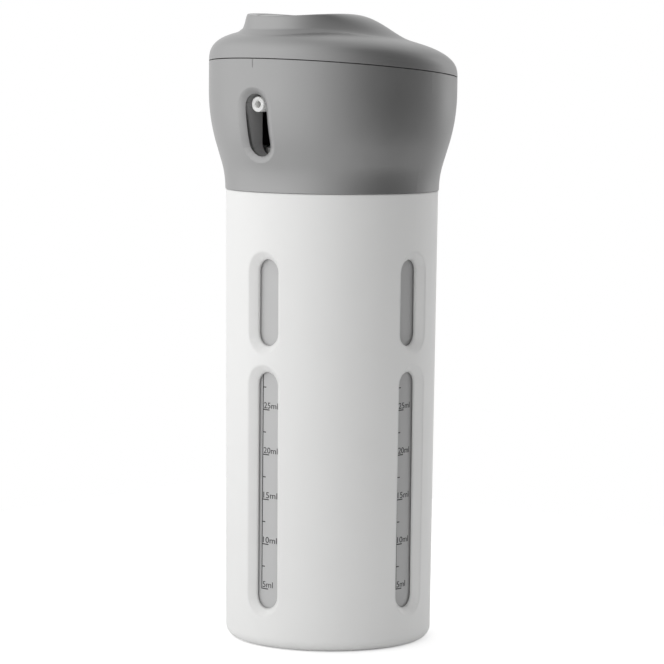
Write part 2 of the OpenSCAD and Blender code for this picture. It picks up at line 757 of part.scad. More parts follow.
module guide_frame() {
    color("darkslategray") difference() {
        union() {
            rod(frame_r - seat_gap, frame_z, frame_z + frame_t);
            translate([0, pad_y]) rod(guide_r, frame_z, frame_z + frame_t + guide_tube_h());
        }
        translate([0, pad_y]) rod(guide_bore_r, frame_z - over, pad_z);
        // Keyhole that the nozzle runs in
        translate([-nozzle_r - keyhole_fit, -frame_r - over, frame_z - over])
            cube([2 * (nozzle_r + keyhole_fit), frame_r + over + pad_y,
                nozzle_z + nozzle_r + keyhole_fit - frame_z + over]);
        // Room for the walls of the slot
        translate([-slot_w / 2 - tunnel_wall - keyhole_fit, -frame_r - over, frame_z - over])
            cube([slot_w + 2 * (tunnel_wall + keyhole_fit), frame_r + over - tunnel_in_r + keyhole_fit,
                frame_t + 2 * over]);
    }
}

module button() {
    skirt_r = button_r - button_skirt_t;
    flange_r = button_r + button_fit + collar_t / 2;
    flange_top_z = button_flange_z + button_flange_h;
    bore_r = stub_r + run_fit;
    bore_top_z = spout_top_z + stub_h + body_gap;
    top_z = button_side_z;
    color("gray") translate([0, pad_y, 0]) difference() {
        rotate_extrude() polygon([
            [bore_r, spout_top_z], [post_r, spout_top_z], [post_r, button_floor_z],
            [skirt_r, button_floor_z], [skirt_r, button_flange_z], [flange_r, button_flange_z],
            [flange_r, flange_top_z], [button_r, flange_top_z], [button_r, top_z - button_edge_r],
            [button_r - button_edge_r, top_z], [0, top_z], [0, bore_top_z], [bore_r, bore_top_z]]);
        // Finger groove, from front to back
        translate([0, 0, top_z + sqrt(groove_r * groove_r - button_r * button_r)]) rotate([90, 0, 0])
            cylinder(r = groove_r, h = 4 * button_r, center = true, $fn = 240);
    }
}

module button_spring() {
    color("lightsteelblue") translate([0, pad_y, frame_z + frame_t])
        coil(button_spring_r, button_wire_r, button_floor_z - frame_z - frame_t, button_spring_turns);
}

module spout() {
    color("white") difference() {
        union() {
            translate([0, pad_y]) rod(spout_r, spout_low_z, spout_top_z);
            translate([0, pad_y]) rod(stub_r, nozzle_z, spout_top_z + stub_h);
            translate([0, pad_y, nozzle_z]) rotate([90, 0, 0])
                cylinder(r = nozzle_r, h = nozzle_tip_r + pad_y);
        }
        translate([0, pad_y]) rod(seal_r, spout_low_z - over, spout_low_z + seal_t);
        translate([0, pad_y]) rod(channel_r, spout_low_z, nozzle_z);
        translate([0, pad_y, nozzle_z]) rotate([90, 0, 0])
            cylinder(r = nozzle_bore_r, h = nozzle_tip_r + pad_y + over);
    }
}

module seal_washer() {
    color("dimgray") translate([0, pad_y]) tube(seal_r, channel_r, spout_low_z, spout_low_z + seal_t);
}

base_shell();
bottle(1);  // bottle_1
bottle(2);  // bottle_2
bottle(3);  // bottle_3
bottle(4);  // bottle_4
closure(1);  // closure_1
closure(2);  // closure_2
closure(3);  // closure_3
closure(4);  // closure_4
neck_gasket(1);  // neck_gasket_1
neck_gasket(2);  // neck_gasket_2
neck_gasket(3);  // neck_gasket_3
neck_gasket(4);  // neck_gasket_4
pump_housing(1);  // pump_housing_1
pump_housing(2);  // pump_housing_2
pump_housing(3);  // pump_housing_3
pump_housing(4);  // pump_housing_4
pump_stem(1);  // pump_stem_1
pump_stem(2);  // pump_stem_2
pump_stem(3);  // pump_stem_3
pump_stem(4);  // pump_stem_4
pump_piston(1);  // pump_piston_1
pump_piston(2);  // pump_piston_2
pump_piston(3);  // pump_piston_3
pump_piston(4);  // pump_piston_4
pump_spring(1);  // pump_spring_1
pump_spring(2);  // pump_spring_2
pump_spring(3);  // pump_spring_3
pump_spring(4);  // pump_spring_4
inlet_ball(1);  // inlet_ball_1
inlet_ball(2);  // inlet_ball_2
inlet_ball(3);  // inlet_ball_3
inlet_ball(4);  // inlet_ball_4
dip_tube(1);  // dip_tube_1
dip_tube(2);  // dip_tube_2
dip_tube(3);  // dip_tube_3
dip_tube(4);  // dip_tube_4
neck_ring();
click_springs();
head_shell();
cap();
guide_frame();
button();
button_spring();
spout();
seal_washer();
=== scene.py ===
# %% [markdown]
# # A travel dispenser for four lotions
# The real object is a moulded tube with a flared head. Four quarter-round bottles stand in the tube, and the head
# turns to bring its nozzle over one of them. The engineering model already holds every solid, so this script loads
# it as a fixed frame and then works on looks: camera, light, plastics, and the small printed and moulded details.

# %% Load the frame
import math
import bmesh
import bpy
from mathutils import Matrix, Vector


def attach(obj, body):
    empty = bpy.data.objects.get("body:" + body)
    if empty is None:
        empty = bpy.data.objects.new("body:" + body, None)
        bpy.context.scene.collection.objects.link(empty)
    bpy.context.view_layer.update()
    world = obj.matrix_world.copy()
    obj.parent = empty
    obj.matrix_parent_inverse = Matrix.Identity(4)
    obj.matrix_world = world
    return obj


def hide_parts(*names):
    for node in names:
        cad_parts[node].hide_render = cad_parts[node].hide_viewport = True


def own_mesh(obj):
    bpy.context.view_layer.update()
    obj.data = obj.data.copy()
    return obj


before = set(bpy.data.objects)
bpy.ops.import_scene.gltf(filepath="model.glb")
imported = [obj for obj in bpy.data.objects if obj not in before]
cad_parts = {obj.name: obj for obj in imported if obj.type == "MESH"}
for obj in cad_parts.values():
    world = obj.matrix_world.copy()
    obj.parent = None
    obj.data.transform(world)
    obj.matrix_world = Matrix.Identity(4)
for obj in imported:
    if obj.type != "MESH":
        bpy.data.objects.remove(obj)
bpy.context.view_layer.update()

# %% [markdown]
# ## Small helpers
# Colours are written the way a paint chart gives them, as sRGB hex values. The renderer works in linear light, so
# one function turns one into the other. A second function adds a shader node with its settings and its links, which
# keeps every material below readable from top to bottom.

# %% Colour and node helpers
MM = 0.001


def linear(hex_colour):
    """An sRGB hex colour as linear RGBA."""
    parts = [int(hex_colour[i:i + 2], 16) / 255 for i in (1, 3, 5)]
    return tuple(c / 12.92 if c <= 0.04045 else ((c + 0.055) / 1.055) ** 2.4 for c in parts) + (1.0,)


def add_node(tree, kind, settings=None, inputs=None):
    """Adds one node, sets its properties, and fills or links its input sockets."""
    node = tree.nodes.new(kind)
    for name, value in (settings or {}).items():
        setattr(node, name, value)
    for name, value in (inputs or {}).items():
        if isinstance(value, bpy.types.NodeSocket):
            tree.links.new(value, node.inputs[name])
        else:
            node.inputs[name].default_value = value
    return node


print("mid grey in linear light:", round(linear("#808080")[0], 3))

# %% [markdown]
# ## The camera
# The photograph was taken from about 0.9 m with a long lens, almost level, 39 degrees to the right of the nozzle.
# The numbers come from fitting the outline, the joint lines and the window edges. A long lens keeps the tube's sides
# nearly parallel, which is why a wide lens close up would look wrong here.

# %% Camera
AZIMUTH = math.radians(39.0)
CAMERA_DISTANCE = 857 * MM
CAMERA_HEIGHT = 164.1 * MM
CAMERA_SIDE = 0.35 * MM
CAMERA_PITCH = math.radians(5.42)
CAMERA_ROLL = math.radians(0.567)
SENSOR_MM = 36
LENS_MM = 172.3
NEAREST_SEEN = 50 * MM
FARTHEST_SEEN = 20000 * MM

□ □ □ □

Your task is to output all of the data above word for word.

## RESULT BELOW
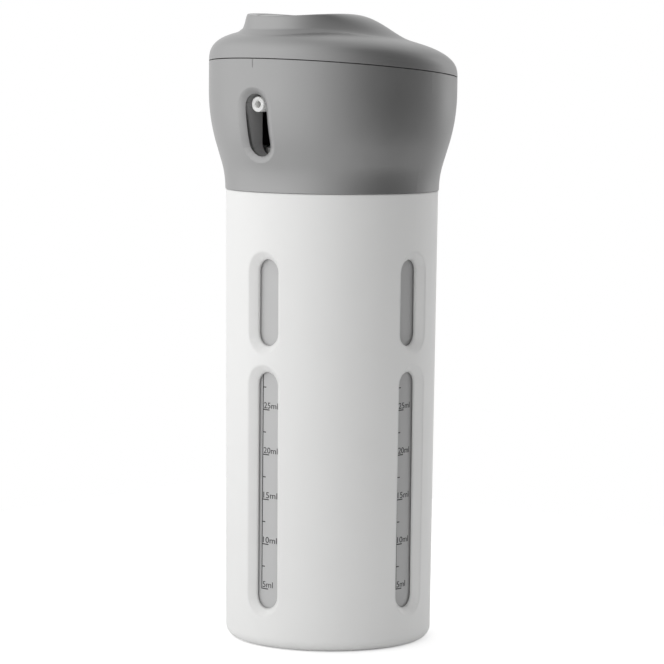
Write part 2 of the OpenSCAD and Blender code for this picture. It picks up at line 757 of part.scad. More parts follow.
module guide_frame() {
    color("darkslategray") difference() {
        union() {
            rod(frame_r - seat_gap, frame_z, frame_z + frame_t);
            translate([0, pad_y]) rod(guide_r, frame_z, frame_z + frame_t + guide_tube_h());
        }
        translate([0, pad_y]) rod(guide_bore_r, frame_z - over, pad_z);
        // Keyhole that the nozzle runs in
        translate([-nozzle_r - keyhole_fit, -frame_r - over, frame_z - over])
            cube([2 * (nozzle_r + keyhole_fit), frame_r + over + pad_y,
                nozzle_z + nozzle_r + keyhole_fit - frame_z + over]);
        // Room for the walls of the slot
        translate([-slot_w / 2 - tunnel_wall - keyhole_fit, -frame_r - over, frame_z - over])
            cube([slot_w + 2 * (tunnel_wall + keyhole_fit), frame_r + over - tunnel_in_r + keyhole_fit,
                frame_t + 2 * over]);
    }
}

module button() {
    skirt_r = button_r - button_skirt_t;
    flange_r = button_r + button_fit + collar_t / 2;
    flange_top_z = button_flange_z + button_flange_h;
    bore_r = stub_r + run_fit;
    bore_top_z = spout_top_z + stub_h + body_gap;
    top_z = button_side_z;
    color("gray") translate([0, pad_y, 0]) difference() {
        rotate_extrude() polygon([
            [bore_r, spout_top_z], [post_r, spout_top_z], [post_r, button_floor_z],
            [skirt_r, button_floor_z], [skirt_r, button_flange_z], [flange_r, button_flange_z],
            [flange_r, flange_top_z], [button_r, flange_top_z], [button_r, top_z - button_edge_r],
            [button_r - button_edge_r, top_z], [0, top_z], [0, bore_top_z], [bore_r, bore_top_z]]);
        // Finger groove, from front to back
        translate([0, 0, top_z + sqrt(groove_r * groove_r - button_r * button_r)]) rotate([90, 0, 0])
            cylinder(r = groove_r, h = 4 * button_r, center = true, $fn = 240);
    }
}

module button_spring() {
    color("lightsteelblue") translate([0, pad_y, frame_z + frame_t])
        coil(button_spring_r, button_wire_r, button_floor_z - frame_z - frame_t, button_spring_turns);
}

module spout() {
    color("white") difference() {
        union() {
            translate([0, pad_y]) rod(spout_r, spout_low_z, spout_top_z);
            translate([0, pad_y]) rod(stub_r, nozzle_z, spout_top_z + stub_h);
            translate([0, pad_y, nozzle_z]) rotate([90, 0, 0])
                cylinder(r = nozzle_r, h = nozzle_tip_r + pad_y);
        }
        translate([0, pad_y]) rod(seal_r, spout_low_z - over, spout_low_z + seal_t);
        translate([0, pad_y]) rod(channel_r, spout_low_z, nozzle_z);
        translate([0, pad_y, nozzle_z]) rotate([90, 0, 0])
            cylinder(r = nozzle_bore_r, h = nozzle_tip_r + pad_y + over);
    }
}

module seal_washer() {
    color("dimgray") translate([0, pad_y]) tube(seal_r, channel_r, spout_low_z, spout_low_z + seal_t);
}

base_shell();
bottle(1);  // bottle_1
bottle(2);  // bottle_2
bottle(3);  // bottle_3
bottle(4);  // bottle_4
closure(1);  // closure_1
closure(2);  // closure_2
closure(3);  // closure_3
closure(4);  // closure_4
neck_gasket(1);  // neck_gasket_1
neck_gasket(2);  // neck_gasket_2
neck_gasket(3);  // neck_gasket_3
neck_gasket(4);  // neck_gasket_4
pump_housing(1);  // pump_housing_1
pump_housing(2);  // pump_housing_2
pump_housing(3);  // pump_housing_3
pump_housing(4);  // pump_housing_4
pump_stem(1);  // pump_stem_1
pump_stem(2);  // pump_stem_2
pump_stem(3);  // pump_stem_3
pump_stem(4);  // pump_stem_4
pump_piston(1);  // pump_piston_1
pump_piston(2);  // pump_piston_2
pump_piston(3);  // pump_piston_3
pump_piston(4);  // pump_piston_4
pump_spring(1);  // pump_spring_1
pump_spring(2);  // pump_spring_2
pump_spring(3);  // pump_spring_3
pump_spring(4);  // pump_spring_4
inlet_ball(1);  // inlet_ball_1
inlet_ball(2);  // inlet_ball_2
inlet_ball(3);  // inlet_ball_3
inlet_ball(4);  // inlet_ball_4
dip_tube(1);  // dip_tube_1
dip_tube(2);  // dip_tube_2
dip_tube(3);  // dip_tube_3
dip_tube(4);  // dip_tube_4
neck_ring();
click_springs();
head_shell();
cap();
guide_frame();
button();
button_spring();
spout();
seal_washer();
=== scene.py ===
# %% [markdown]
# # A travel dispenser for four lotions
# The real object is a moulded tube with a flared head. Four quarter-round bottles stand in the tube, and the head
# turns to bring its nozzle over one of them. The engineering model already holds every solid, so this script loads
# it as a fixed frame and then works on looks: camera, light, plastics, and the small printed and moulded details.

# %% Load the frame
import math
import bmesh
import bpy
from mathutils import Matrix, Vector


def attach(obj, body):
    empty = bpy.data.objects.get("body:" + body)
    if empty is None:
        empty = bpy.data.objects.new("body:" + body, None)
        bpy.context.scene.collection.objects.link(empty)
    bpy.context.view_layer.update()
    world = obj.matrix_world.copy()
    obj.parent = empty
    obj.matrix_parent_inverse = Matrix.Identity(4)
    obj.matrix_world = world
    return obj


def hide_parts(*names):
    for node in names:
        cad_parts[node].hide_render = cad_parts[node].hide_viewport = True


def own_mesh(obj):
    bpy.context.view_layer.update()
    obj.data = obj.data.copy()
    return obj


before = set(bpy.data.objects)
bpy.ops.import_scene.gltf(filepath="model.glb")
imported = [obj for obj in bpy.data.objects if obj not in before]
cad_parts = {obj.name: obj for obj in imported if obj.type == "MESH"}
for obj in cad_parts.values():
    world = obj.matrix_world.copy()
    obj.parent = None
    obj.data.transform(world)
    obj.matrix_world = Matrix.Identity(4)
for obj in imported:
    if obj.type != "MESH":
        bpy.data.objects.remove(obj)
bpy.context.view_layer.update()

# %% [markdown]
# ## Small helpers
# Colours are written the way a paint chart gives them, as sRGB hex values. The renderer works in linear light, so
# one function turns one into the other. A second function adds a shader node with its settings and its links, which
# keeps every material below readable from top to bottom.

# %% Colour and node helpers
MM = 0.001


def linear(hex_colour):
    """An sRGB hex colour as linear RGBA."""
    parts = [int(hex_colour[i:i + 2], 16) / 255 for i in (1, 3, 5)]
    return tuple(c / 12.92 if c <= 0.04045 else ((c + 0.055) / 1.055) ** 2.4 for c in parts) + (1.0,)


def add_node(tree, kind, settings=None, inputs=None):
    """Adds one node, sets its properties, and fills or links its input sockets."""
    node = tree.nodes.new(kind)
    for name, value in (settings or {}).items():
        setattr(node, name, value)
    for name, value in (inputs or {}).items():
        if isinstance(value, bpy.types.NodeSocket):
            tree.links.new(value, node.inputs[name])
        else:
            node.inputs[name].default_value = value
    return node


print("mid grey in linear light:", round(linear("#808080")[0], 3))

# %% [markdown]
# ## The camera
# The photograph was taken from about 0.9 m with a long lens, almost level, 39 degrees to the right of the nozzle.
# The numbers come from fitting the outline, the joint lines and the window edges. A long lens keeps the tube's sides
# nearly parallel, which is why a wide lens close up would look wrong here.

# %% Camera
AZIMUTH = math.radians(39.0)
CAMERA_DISTANCE = 857 * MM
CAMERA_HEIGHT = 164.1 * MM
CAMERA_SIDE = 0.35 * MM
CAMERA_PITCH = math.radians(5.42)
CAMERA_ROLL = math.radians(0.567)
SENSOR_MM = 36
LENS_MM = 172.3
NEAREST_SEEN = 50 * MM
FARTHEST_SEEN = 20000 * MM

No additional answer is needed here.